Distribution of maximum likelihood estimator

The estimation problem you describe is related to capture/recapture statistical procedures and so likely this is a well-known topic (just not well-known to me). A Bayesian approach might be fruitful if you can characterize what you think about the possible values of $n$ as a probability distribution.


Here is an approach based on Example 4.11 in Combinatorial Methods in Discrete Distributions by C. A. Charalambides (2005), Wiley Series in Probability and Statistics.

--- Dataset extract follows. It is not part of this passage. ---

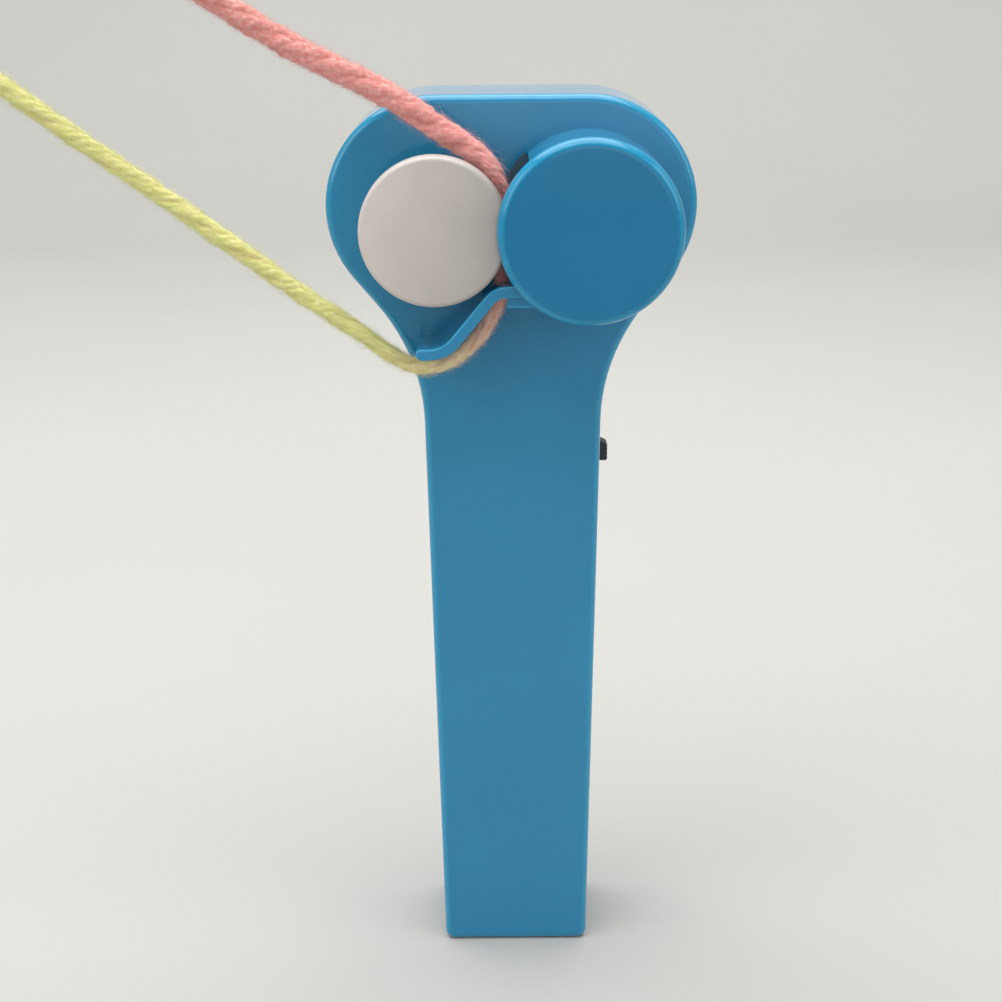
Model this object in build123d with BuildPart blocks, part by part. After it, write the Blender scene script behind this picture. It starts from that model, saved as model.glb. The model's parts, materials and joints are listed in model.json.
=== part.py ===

When $m > n$ (sample size greater than the number of unique individuals in the population) there exists a uniformly minimum-variance unbiased estimator of $n$. For $m < n$ the estimator is biased. Using the functions in my other answer one can determine the bias and variance. That estimator is

$$\hat{n}=p + \frac{\mathcal{S}_m^{(p-1)}}{\mathcal{S}_m^{(p)}}$$

where $\mathcal{S}_m^{(p)}$ is the Stirling number of the second kind.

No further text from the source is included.